Today, we took our LAST couple of "laps" around the lake that I remember from every Memorial Day weekend...every 4th of July weekend...and every Labor Day weekend since I was 12 years old.

SO many memories came FLOODING back this weekend...my friend Todd (since deceased) and I flopping around in a raft, using CANOE PADDLES to try to get around...Claudette and Chad joining me for a weekend (and having to "endure" me singing the entire score from "Little Shop of Horrors" on the drive from Fairfield...sorry guys!)...COUNTLESS summers where I PRAYED that John Todd WOULDN'T bring a friend, so that we could "hang out" (but he always did...)...swinging Emilie in the hammock when she was only a few months old...chatting with Toshi and using my "gaijingo" (literal translation..."foreigner language"), inserting Japanese words whenever I could remember them...swimming in the cove and trying to avoid the HUGE snapping turtle that lived there...catching ALL the frogs in the cove with only a canoe and a flashlight...staring up at the stars after dark (and before everyone put in those OBNOXIOUS yard lights)...Tena...Amy...Therese...SO many great times. I can't believe I'll never be going back there again!

OF COURSE there were "not so good times" too...the weekends where it RAINED the entire time and we had to play board game after board game after board game...or the weekends that were so hot we couldn't breathe...or the times where the boat wasn't working properly...or the time we were all out fishing on the pontoon boat when Charles got the call that Grandma Reynolds had just died...

Good times or bad...THIS WEEKEND was PERFECT. The weather was AWESOME. I couldn't believe we were in Iowa in August...low humidity...cool temperatures...absolutely AWESOME. We managed to get in LOTS of boat rides, and ate LOTS of the "standards" at the lake...Grandma Reynolds macaroni and cheese, chicken and rice, devilled eggs, cowboy beans, hunks of cheese and black olives...I miss it all already!

This morning, however, was the WORST...as we were heading up to the cars for the last time, I could NOT "pull it together". I was on the deck TRYING to get it under control to say goodbye to Doris and Charles, and just COULDN'T do it. Thank goodness Davey attempted to throw himself off the deck to make me laugh, or I'd probably STILL be sobbing.

Managed to choke out a "thanks" and "see you at Thanksgiving", and then TOTALLY lost it after we got up to the cars. Didn't help that DAD was crying...MOM was crying...ROBIN was crying....and then ABIGAIL burst into tears. Ack!

I TOTALLY understand that they needed to sell it now...Charles is in his 70's, and keeping the place going was getting harder and harder on BOTH of them, but I couldn't help thinking that the lake house was my LAST connection to my past...grandma and grandpa's house is gone, our house in Fairfield is gone, the church I grew up in has been torn down and rebuilt, yadda, yadda, yadda. I also can't help but think that the lake house was the last place that I saw Grandma Reynold's alive (and Grandpa Reynolds, for that matter...!).

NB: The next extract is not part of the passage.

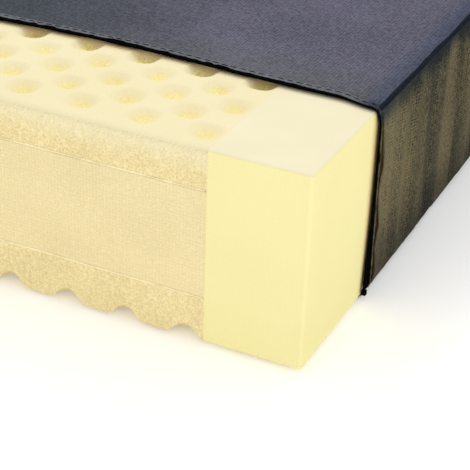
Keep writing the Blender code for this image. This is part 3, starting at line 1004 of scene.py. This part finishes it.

Rambling...will stop now, and think of all the GREAT times we had, how MUCH I enjoyed lying in that hammock, how AMAZING those COUNTLESS laps around the lake were (one of my ALL TIME favorite places in the WORLD was on that boat, circling the lake), and how those fireworks EVERY 4th of July weekend seemed WAY brighter and more amazing, as seen from a boat anchored just off the dam at the northeast end of that FABULOUS lake!

Here are a couple of pictures from our final weekend at Sun Valley:




Davey and me on the boat!


Duane and me on the boat!


Robin (after Emile decided it was FUN to go "outside the wake" in the tube!)


Toshi, fishing on the pontoon!


Emilie, Ashley, and Abigail!

Me in my OTHER favorite place at the lake...the hammock!!

Uncle Charles on the boat at sunset

Robin and me in the front of the boat (our favorite spot)

The lake house (as seen from the water)

A final sunset on Sun Valley Lake

Hope YOUR Labor Day weekend was full of "memory making" adventures as well!